> [Your objective]
Your task is to print all of the data word for word.

━━━ Data for processing ━━━

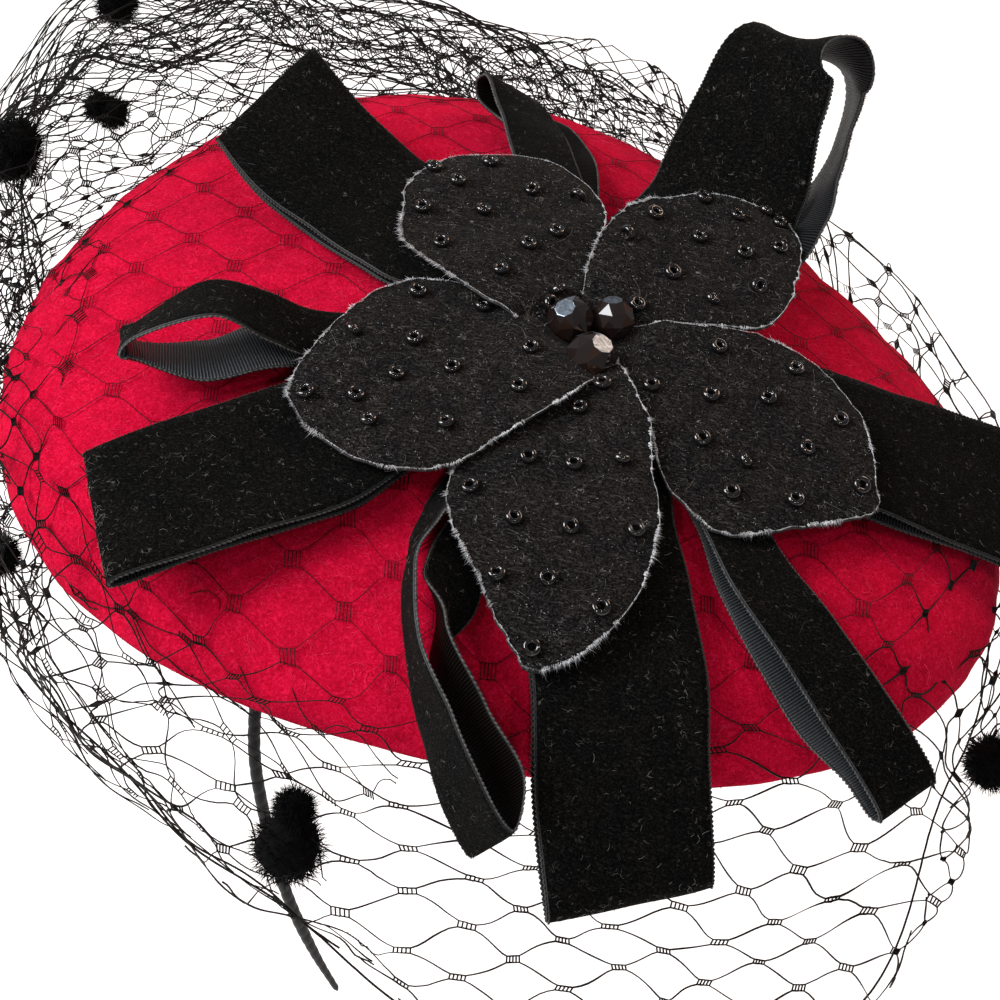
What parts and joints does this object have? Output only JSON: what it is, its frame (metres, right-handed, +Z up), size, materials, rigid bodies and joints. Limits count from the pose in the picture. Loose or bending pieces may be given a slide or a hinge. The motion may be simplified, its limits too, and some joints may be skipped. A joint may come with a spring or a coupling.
{
  "type": "fascinator",
  "caption": "Red felt fascinator on a wrapped headband, with a dotted black veil, velvet ribbon loops and a beaded velvet flower.",
  "frame": {"origin": "underside of the headband's top, where the piece sits on the head", "axes": "+Z up from the head, +Y towards the back of the view and away from the side that the front leg comes down on, +X to the right of it"},
  "size_m": [0.1968, 0.1933, 0.147],
  "materials": {
    "red_felt": "wool felt",
    "black_velvet": "velvet ribbon with a ribbed grey back",
    "flower_velvet": "cotton velvet with lint and a frayed edge",
    "black_net": "knotted millinery net",
    "chenille": "fluffy",
    "wrapped_wire": "satin ribbon wound round a wire",
    "jet_glass": "faceted",
    "seed_bead": "glossy glass bead"
  },
  "bodies": {
    "root": {"felt_base": "red_felt", "headband": "wrapped_wire", "veil": "black_net", "chenille_dot_1": "chenille", "chenille_dot_2": "chenille", "chenille_dot_3": "chenille", "chenille_dot_4": "chenille", "chenille_dot_5": "chenille", "chenille_dot_6": "chenille", "wide_loop_1": "black_velvet", "wide_loop_2": "black_velvet", "wide_loop_3": "black_velvet", "wide_loop_4": "black_velvet", "wide_loop_5": "black_velvet", "narrow_loop_1": "black_velvet", "narrow_loop_2": "black_velvet", "narrow_loop_3": "black_velvet", "narrow_loop_4": "black_velvet", "petal_1": "flower_velvet", "petal_2": "flower_velvet", "petal_3": "flower_velvet", "petal_4": "flower_velvet", "petal_5": "flower_velvet", "crystal_1": "jet_glass", "crystal_2": "jet_glass", "crystal_3": "jet_glass"}
  },
  "joints": []
}
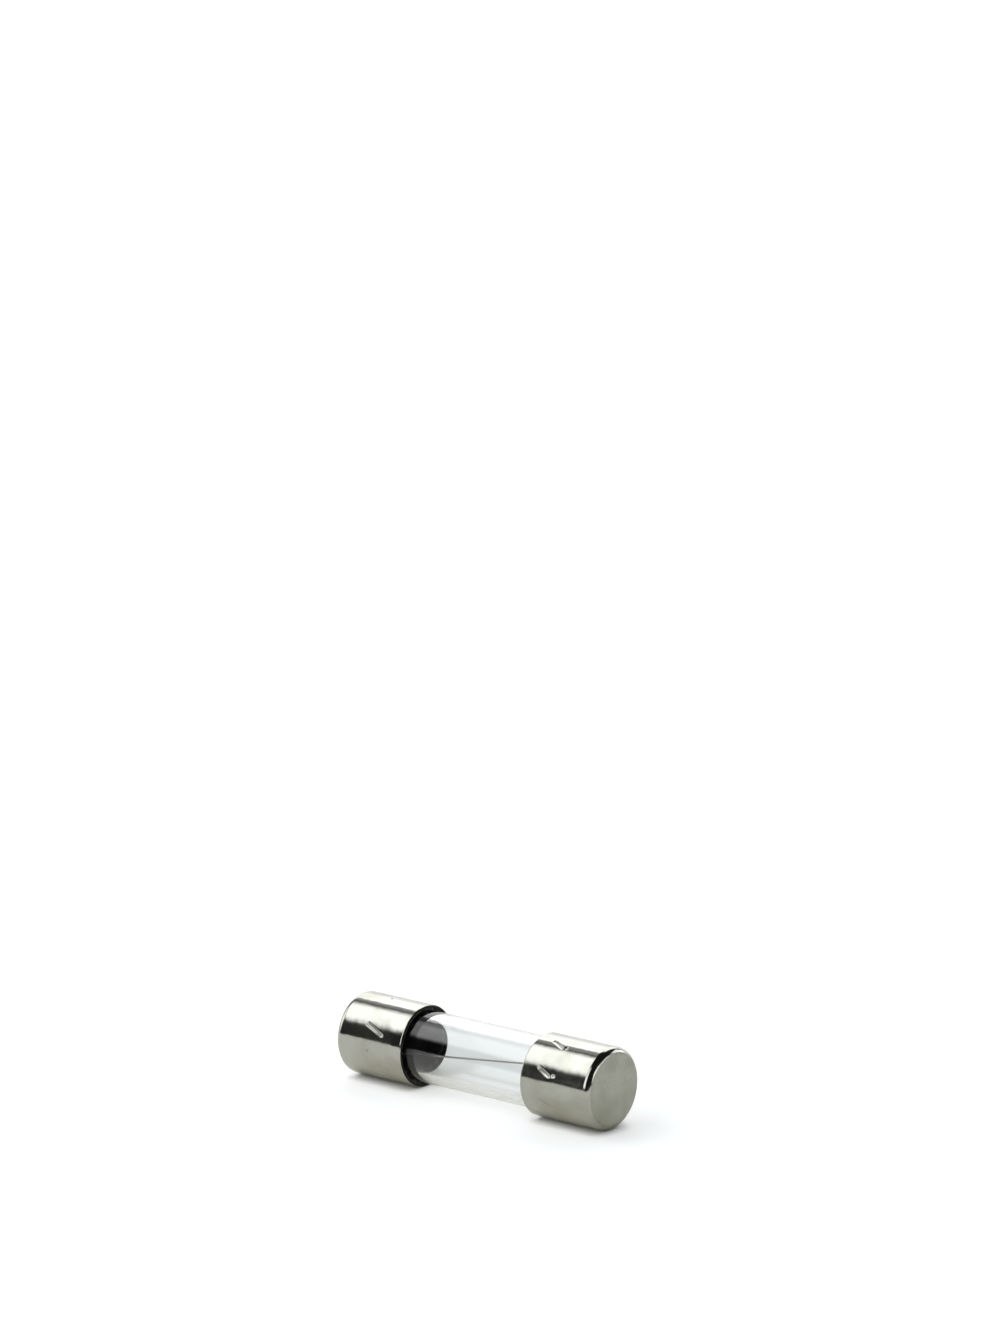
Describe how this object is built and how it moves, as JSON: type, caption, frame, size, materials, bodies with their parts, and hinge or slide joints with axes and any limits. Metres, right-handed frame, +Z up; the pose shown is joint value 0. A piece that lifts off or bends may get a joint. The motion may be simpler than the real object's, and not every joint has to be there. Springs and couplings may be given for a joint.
{
  "type": "cartridge fuse",
  "caption": "Glass cartridge fuse: a fine wire soldered into plated end caps runs through a clear tube, and melts to cut an overcurrent.",
  "frame": {"origin": "centre of the fuse, on its axis and halfway between the outer ends of the caps", "axes": "+X along the fuse's axis towards the right cap, +Z up as it lies on a table, +Y away from the viewer"},
  "size_m": [0.02, 0.0052, 0.0052],
  "materials": {
    "clear_glass": "clear drawn glass with flame-polished rims",
    "nickel_plate": "bright nickel plating on drawn brass, a little satin on the flat ends",
    "tinned_wire": "bright tinned wire",
    "solder": "soft grey solder, satin",
    "adhesive": "dark epoxy film"
  },
  "bodies": {
    "root": {"glass_tube": "clear_glass", "left_cap": "nickel_plate", "right_cap": "nickel_plate", "fuse_wire": "tinned_wire", "left_solder": "solder", "right_solder": "solder", "left_adhesive": "adhesive", "right_adhesive": "adhesive"}
  },
  "joints": []
}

━━━

> [Expected answer]
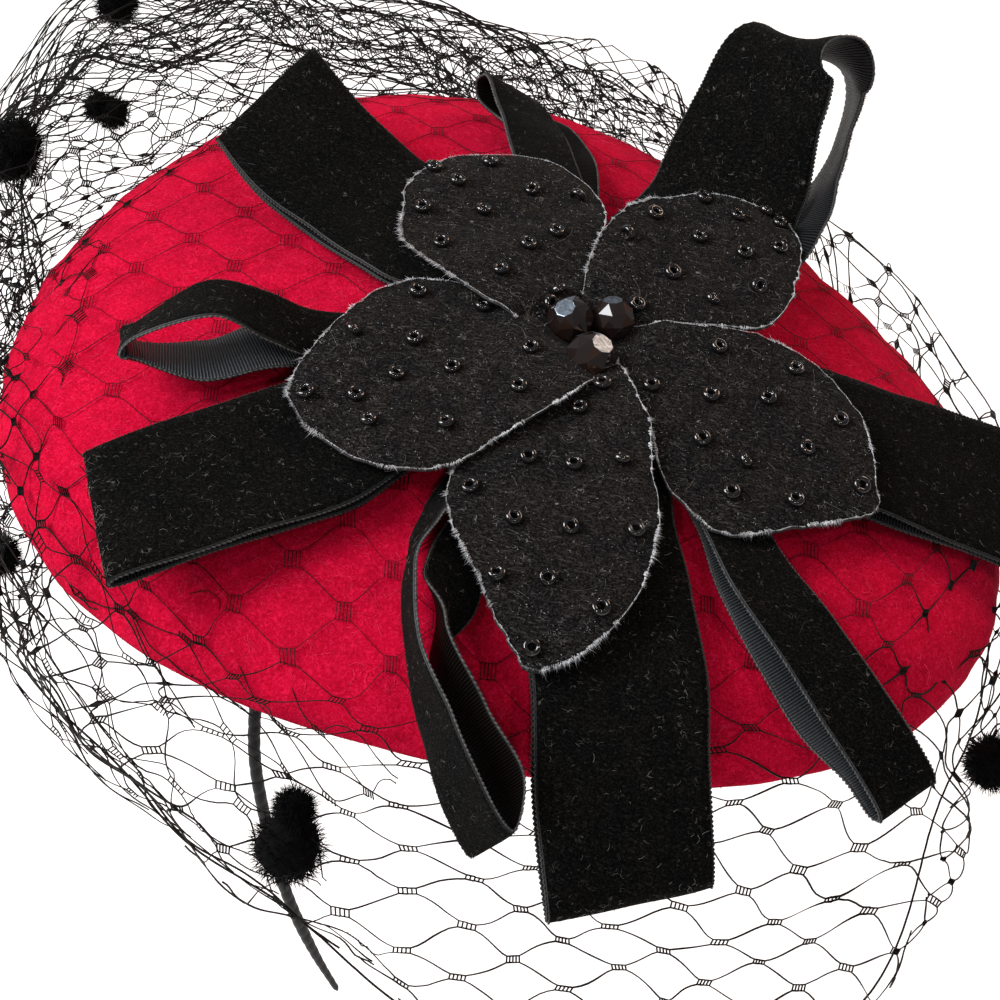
What parts and joints does this object have? Output only JSON: what it is, its frame (metres, right-handed, +Z up), size, materials, rigid bodies and joints. Limits count from the pose in the picture. Loose or bending pieces may be given a slide or a hinge. The motion may be simplified, its limits too, and some joints may be skipped. A joint may come with a spring or a coupling.
{
  "type": "fascinator",
  "caption": "Red felt fascinator on a wrapped headband, with a dotted black veil, velvet ribbon loops and a beaded velvet flower.",
  "frame": {"origin": "underside of the headband's top, where the piece sits on the head", "axes": "+Z up from the head, +Y towards the back of the view and away from the side that the front leg comes down on, +X to the right of it"},
  "size_m": [0.1968, 0.1933, 0.147],
  "materials": {
    "red_felt": "wool felt",
    "black_velvet": "velvet ribbon with a ribbed grey back",
    "flower_velvet": "cotton velvet with lint and a frayed edge",
    "black_net": "knotted millinery net",
    "chenille": "fluffy",
    "wrapped_wire": "satin ribbon wound round a wire",
    "jet_glass": "faceted",
    "seed_bead": "glossy glass bead"
  },
  "bodies": {
    "root": {"felt_base": "red_felt", "headband": "wrapped_wire", "veil": "black_net", "chenille_dot_1": "chenille", "chenille_dot_2": "chenille", "chenille_dot_3": "chenille", "chenille_dot_4": "chenille", "chenille_dot_5": "chenille", "chenille_dot_6": "chenille", "wide_loop_1": "black_velvet", "wide_loop_2": "black_velvet", "wide_loop_3": "black_velvet", "wide_loop_4": "black_velvet", "wide_loop_5": "black_velvet", "narrow_loop_1": "black_velvet", "narrow_loop_2": "black_velvet", "narrow_loop_3": "black_velvet", "narrow_loop_4": "black_velvet", "petal_1": "flower_velvet", "petal_2": "flower_velvet", "petal_3": "flower_velvet", "petal_4": "flower_velvet", "petal_5": "flower_velvet", "crystal_1": "jet_glass", "crystal_2": "jet_glass", "crystal_3": "jet_glass"}
  },
  "joints": []
}
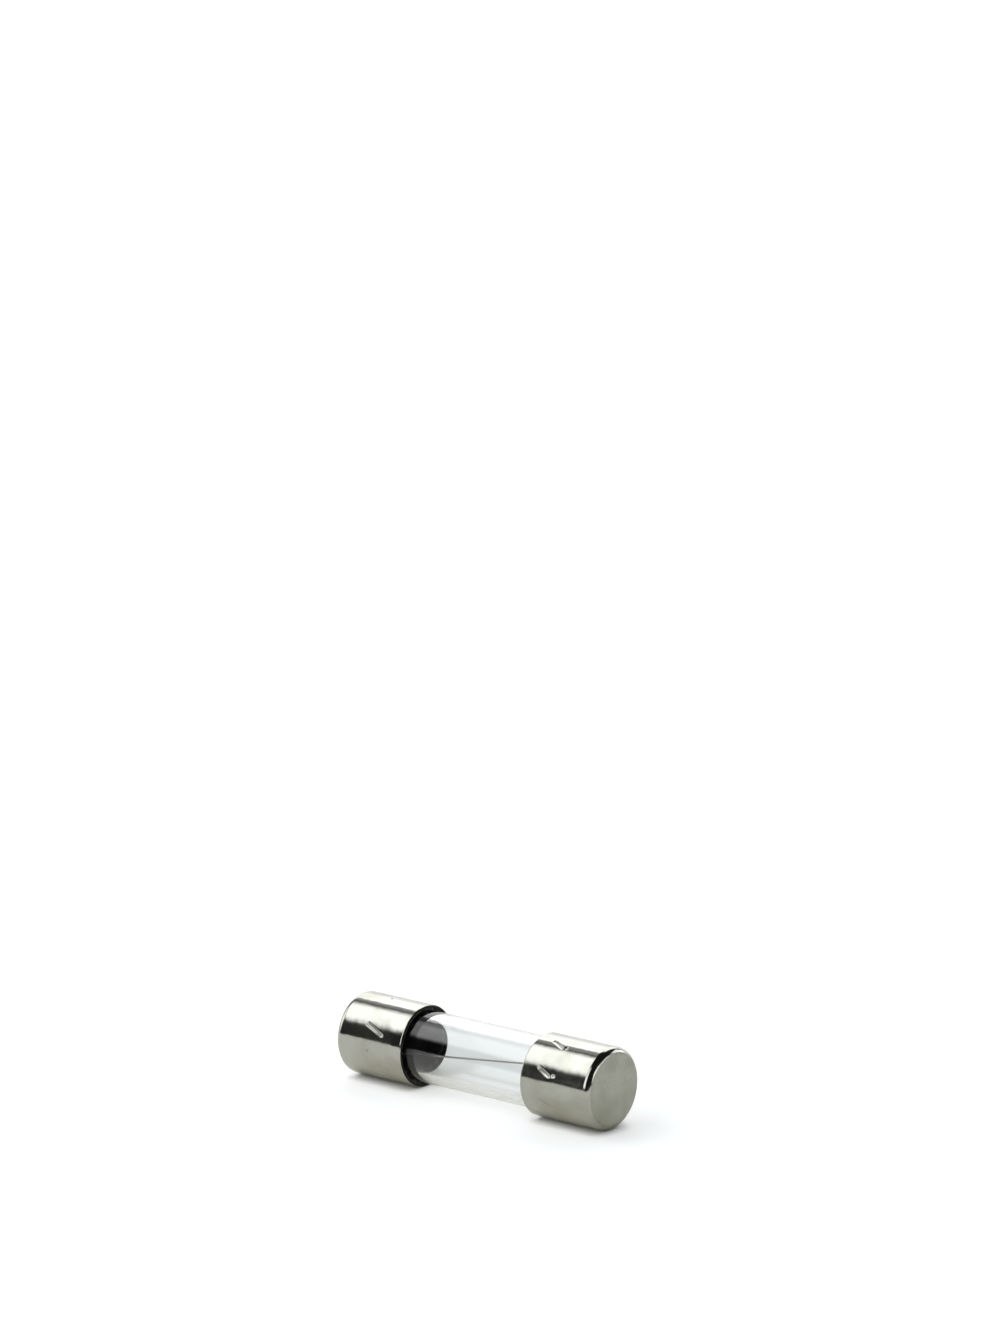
Describe how this object is built and how it moves, as JSON: type, caption, frame, size, materials, bodies with their parts, and hinge or slide joints with axes and any limits. Metres, right-handed frame, +Z up; the pose shown is joint value 0. A piece that lifts off or bends may get a joint. The motion may be simpler than the real object's, and not every joint has to be there. Springs and couplings may be given for a joint.
{
  "type": "cartridge fuse",
  "caption": "Glass cartridge fuse: a fine wire soldered into plated end caps runs through a clear tube, and melts to cut an overcurrent.",
  "frame": {"origin": "centre of the fuse, on its axis and halfway between the outer ends of the caps", "axes": "+X along the fuse's axis towards the right cap, +Z up as it lies on a table, +Y away from the viewer"},
  "size_m": [0.02, 0.0052, 0.0052],
  "materials": {
    "clear_glass": "clear drawn glass with flame-polished rims",
    "nickel_plate": "bright nickel plating on drawn brass, a little satin on the flat ends",
    "tinned_wire": "bright tinned wire",
    "solder": "soft grey solder, satin",
    "adhesive": "dark epoxy film"
  },
  "bodies": {
    "root": {"glass_tube": "clear_glass", "left_cap": "nickel_plate", "right_cap": "nickel_plate", "fuse_wire": "tinned_wire", "left_solder": "solder", "right_solder": "solder", "left_adhesive": "adhesive", "right_adhesive": "adhesive"}
  },
  "joints": []
}